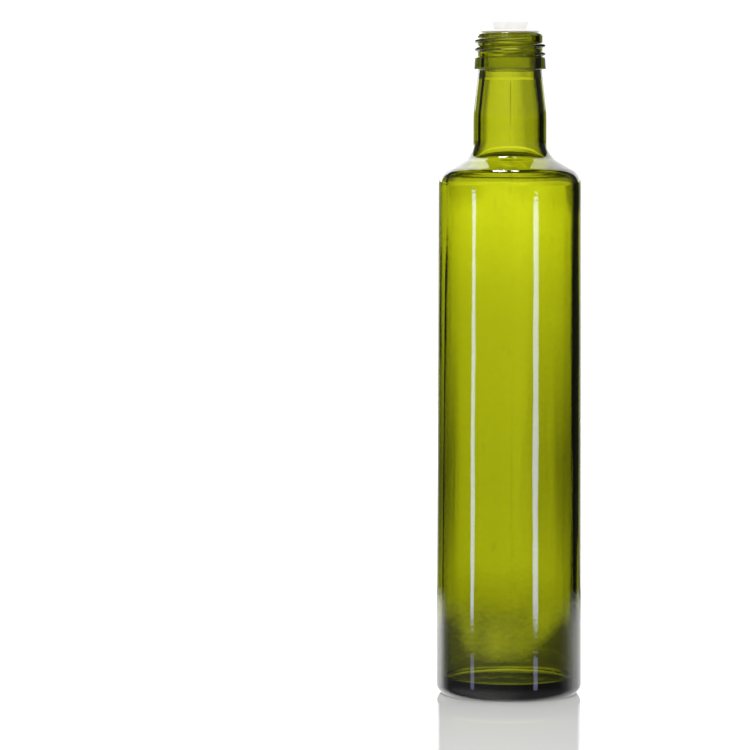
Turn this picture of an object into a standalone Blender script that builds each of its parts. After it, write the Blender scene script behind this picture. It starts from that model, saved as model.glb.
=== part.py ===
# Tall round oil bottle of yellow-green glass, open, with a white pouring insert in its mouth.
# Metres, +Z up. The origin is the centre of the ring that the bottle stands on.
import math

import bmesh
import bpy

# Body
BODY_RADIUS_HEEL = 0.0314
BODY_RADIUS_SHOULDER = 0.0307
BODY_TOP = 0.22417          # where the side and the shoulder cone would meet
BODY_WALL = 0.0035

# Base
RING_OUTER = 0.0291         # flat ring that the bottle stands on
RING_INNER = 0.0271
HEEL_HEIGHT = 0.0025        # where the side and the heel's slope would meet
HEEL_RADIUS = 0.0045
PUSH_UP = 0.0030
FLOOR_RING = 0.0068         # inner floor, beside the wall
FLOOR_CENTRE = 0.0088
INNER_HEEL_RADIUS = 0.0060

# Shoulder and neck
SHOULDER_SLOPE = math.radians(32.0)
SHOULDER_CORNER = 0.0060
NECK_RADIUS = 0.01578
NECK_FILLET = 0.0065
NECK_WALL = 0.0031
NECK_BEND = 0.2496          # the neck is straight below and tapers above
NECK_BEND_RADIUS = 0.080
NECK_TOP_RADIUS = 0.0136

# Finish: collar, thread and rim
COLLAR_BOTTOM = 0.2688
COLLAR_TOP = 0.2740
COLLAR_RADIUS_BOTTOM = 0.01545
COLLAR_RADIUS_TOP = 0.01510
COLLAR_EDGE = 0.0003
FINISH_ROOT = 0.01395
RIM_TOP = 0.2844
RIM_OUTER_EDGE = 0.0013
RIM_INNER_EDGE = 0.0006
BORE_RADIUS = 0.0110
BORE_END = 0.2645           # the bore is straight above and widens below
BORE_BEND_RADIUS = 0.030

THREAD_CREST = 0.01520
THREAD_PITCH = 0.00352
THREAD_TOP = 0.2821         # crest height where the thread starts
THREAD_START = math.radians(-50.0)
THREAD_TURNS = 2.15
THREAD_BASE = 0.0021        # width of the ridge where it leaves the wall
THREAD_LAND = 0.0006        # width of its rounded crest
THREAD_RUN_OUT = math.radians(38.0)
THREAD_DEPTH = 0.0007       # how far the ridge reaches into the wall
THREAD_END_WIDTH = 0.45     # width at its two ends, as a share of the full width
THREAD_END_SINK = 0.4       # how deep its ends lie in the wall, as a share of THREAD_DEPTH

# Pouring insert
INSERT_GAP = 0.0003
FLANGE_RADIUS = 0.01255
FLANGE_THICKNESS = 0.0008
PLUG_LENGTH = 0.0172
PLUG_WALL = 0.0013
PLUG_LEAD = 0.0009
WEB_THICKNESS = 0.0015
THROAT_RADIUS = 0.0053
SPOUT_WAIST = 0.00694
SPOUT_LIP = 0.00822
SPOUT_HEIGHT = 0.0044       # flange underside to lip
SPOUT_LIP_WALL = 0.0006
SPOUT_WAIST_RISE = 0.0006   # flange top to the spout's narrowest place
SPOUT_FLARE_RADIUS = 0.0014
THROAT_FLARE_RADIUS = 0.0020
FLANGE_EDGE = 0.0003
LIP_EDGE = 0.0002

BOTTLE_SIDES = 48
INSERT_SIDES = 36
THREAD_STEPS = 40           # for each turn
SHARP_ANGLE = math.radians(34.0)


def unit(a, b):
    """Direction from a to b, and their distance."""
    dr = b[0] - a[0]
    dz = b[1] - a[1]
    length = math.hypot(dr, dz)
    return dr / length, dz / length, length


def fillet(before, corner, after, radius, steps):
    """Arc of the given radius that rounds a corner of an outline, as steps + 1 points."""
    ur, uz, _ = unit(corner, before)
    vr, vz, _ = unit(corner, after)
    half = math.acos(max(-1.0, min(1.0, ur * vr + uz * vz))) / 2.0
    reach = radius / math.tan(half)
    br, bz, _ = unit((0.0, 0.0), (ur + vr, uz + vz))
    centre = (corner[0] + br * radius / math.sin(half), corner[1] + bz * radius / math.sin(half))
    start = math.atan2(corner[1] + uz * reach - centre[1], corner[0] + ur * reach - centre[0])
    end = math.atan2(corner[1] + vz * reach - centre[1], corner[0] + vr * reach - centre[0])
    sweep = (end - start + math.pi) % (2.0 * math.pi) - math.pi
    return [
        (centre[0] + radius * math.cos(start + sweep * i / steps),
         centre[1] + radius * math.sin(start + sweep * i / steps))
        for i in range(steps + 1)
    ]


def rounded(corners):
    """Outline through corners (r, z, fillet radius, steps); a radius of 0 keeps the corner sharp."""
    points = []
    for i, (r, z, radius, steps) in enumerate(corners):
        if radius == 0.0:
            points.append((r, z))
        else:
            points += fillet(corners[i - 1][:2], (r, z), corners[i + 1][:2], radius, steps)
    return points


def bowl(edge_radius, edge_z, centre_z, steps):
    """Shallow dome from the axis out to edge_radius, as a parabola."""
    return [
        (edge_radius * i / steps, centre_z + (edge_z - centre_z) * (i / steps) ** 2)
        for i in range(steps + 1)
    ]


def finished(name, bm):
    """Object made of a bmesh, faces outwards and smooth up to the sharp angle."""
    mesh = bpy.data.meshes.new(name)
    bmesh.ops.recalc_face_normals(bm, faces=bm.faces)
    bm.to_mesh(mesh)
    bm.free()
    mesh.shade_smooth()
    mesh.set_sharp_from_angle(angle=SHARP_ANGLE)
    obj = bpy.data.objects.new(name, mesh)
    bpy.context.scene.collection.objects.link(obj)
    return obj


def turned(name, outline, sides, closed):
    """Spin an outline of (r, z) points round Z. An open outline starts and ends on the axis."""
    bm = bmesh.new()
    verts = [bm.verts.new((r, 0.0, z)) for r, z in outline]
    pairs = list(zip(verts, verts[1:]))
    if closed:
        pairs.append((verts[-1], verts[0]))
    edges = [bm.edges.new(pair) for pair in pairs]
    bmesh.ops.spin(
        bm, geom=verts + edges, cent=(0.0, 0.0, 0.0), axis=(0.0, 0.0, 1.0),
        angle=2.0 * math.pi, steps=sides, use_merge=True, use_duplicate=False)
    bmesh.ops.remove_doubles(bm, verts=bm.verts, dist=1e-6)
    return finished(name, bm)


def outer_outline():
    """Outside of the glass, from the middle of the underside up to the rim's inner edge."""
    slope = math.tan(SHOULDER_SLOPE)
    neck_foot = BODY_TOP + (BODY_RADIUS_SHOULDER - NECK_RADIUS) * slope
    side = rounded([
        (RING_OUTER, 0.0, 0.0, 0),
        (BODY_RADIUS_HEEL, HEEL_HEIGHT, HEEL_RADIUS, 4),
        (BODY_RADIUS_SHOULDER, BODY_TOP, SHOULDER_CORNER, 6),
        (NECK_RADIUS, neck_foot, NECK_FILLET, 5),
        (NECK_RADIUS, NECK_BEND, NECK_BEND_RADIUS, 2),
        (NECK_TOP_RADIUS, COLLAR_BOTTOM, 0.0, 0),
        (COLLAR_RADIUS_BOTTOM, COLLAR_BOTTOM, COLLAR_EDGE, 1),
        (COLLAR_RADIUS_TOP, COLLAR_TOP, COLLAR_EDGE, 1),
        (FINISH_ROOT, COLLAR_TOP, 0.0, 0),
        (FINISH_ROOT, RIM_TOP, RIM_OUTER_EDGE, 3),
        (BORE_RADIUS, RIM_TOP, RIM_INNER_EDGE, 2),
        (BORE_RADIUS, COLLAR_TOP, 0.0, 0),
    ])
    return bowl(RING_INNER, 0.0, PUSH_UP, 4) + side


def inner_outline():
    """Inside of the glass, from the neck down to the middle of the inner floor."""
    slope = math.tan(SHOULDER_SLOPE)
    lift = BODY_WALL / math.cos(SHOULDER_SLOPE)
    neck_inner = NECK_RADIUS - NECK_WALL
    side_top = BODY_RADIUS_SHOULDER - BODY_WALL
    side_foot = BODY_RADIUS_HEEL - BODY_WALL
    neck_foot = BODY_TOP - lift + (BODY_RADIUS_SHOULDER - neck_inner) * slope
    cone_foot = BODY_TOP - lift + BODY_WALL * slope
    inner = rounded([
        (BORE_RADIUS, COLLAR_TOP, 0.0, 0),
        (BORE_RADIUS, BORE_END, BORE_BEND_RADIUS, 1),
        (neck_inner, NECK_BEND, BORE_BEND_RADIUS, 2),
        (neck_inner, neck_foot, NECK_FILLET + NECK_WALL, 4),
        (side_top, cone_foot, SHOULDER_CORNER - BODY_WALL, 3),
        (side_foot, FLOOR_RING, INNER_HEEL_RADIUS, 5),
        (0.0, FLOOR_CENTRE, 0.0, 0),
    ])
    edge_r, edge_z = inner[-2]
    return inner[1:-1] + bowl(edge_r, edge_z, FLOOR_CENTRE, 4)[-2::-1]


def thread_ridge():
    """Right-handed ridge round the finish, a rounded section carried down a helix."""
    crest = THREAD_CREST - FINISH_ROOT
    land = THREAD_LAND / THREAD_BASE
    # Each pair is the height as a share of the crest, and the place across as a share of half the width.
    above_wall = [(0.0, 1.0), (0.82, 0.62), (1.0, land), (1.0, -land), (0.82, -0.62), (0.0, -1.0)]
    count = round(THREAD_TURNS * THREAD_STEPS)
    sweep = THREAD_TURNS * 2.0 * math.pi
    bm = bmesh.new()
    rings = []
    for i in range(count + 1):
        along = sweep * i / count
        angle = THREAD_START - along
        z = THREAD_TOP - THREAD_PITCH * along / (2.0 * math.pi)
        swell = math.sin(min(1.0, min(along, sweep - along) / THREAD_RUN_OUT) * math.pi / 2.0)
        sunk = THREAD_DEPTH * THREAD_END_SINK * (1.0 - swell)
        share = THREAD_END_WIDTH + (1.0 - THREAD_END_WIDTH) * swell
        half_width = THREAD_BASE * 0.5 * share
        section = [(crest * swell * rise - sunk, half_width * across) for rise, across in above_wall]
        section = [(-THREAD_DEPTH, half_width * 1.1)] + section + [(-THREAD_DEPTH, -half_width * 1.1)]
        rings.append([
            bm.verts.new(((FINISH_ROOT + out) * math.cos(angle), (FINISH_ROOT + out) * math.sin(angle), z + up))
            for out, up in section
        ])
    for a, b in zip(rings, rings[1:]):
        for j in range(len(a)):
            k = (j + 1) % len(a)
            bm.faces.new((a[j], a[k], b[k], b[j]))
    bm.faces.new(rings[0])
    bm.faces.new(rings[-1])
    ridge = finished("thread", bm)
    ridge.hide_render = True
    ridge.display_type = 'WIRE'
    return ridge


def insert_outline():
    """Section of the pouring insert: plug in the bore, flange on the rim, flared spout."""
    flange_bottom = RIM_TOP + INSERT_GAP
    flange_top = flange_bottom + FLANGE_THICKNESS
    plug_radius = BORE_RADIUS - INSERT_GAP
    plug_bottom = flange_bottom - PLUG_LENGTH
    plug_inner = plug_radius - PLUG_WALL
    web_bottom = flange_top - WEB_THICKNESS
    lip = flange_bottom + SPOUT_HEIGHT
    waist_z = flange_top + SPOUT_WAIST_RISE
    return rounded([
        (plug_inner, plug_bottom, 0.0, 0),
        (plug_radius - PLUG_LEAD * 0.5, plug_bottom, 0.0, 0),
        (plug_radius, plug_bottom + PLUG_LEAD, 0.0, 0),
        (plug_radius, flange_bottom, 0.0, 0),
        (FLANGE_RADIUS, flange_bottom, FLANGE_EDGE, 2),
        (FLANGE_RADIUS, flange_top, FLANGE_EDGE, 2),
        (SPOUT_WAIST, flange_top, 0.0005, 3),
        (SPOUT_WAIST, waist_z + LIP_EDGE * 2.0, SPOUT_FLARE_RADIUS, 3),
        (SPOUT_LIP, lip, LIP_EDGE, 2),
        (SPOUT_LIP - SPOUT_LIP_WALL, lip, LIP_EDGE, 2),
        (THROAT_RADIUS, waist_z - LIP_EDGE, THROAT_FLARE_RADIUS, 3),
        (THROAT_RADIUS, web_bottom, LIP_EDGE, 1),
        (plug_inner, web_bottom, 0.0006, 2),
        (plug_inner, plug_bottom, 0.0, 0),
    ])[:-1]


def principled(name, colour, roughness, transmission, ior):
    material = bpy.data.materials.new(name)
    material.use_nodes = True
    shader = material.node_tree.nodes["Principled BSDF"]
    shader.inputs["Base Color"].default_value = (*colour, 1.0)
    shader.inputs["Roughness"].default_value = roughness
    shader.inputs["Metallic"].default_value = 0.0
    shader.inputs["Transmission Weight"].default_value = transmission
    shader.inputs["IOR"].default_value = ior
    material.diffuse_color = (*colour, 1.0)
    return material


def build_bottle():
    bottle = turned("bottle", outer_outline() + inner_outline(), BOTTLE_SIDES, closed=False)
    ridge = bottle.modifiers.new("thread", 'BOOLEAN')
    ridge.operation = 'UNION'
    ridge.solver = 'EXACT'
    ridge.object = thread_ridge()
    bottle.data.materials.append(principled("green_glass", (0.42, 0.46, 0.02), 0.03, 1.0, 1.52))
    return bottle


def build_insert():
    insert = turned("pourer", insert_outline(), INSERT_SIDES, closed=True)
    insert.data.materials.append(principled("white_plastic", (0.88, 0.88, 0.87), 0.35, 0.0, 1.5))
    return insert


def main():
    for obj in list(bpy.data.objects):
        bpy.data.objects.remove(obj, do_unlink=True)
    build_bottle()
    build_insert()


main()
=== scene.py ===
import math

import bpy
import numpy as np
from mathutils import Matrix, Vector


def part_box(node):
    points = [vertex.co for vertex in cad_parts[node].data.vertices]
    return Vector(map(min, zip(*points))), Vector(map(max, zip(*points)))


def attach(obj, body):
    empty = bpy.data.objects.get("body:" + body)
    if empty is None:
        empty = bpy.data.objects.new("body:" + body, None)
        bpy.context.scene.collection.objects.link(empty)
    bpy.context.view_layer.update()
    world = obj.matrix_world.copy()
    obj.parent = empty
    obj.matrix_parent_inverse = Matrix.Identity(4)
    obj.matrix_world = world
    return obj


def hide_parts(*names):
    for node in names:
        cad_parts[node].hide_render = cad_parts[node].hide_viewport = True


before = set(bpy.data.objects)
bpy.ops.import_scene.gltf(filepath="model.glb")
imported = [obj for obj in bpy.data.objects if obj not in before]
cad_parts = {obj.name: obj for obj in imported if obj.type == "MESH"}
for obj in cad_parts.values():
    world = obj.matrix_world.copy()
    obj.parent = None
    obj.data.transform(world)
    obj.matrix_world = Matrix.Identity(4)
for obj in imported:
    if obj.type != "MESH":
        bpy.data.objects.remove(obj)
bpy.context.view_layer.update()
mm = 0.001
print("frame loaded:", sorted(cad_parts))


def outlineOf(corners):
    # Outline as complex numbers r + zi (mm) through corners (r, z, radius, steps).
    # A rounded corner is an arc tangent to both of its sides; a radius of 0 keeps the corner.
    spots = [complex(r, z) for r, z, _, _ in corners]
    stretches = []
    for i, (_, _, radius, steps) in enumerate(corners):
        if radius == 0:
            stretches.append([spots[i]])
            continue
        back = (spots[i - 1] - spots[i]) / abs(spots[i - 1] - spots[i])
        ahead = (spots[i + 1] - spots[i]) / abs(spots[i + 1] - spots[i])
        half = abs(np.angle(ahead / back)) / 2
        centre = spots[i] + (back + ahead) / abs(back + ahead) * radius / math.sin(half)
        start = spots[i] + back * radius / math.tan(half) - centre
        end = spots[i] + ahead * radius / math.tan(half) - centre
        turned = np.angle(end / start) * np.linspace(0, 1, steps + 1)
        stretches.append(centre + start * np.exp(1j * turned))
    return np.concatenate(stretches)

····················

▶ What the task asks
In the listing above, locate the line with "return bottle" and the line with "if empty is", then extract exactly those lines and every line between them, and nothing more.

▶ Solution for this problem
    return bottle


def build_insert():
    insert = turned("pourer", insert_outline(), INSERT_SIDES, closed=True)
    insert.data.materials.append(principled("white_plastic", (0.88, 0.88, 0.87), 0.35, 0.0, 1.5))
    return insert


def main():
    for obj in list(bpy.data.objects):
        bpy.data.objects.remove(obj, do_unlink=True)
    build_bottle()
    build_insert()


main()
=== scene.py ===
import math

import bpy
import numpy as np
from mathutils import Matrix, Vector


def part_box(node):
    points = [vertex.co for vertex in cad_parts[node].data.vertices]
    return Vector(map(min, zip(*points))), Vector(map(max, zip(*points)))


def attach(obj, body):
    empty = bpy.data.objects.get("body:" + body)
    if empty is None:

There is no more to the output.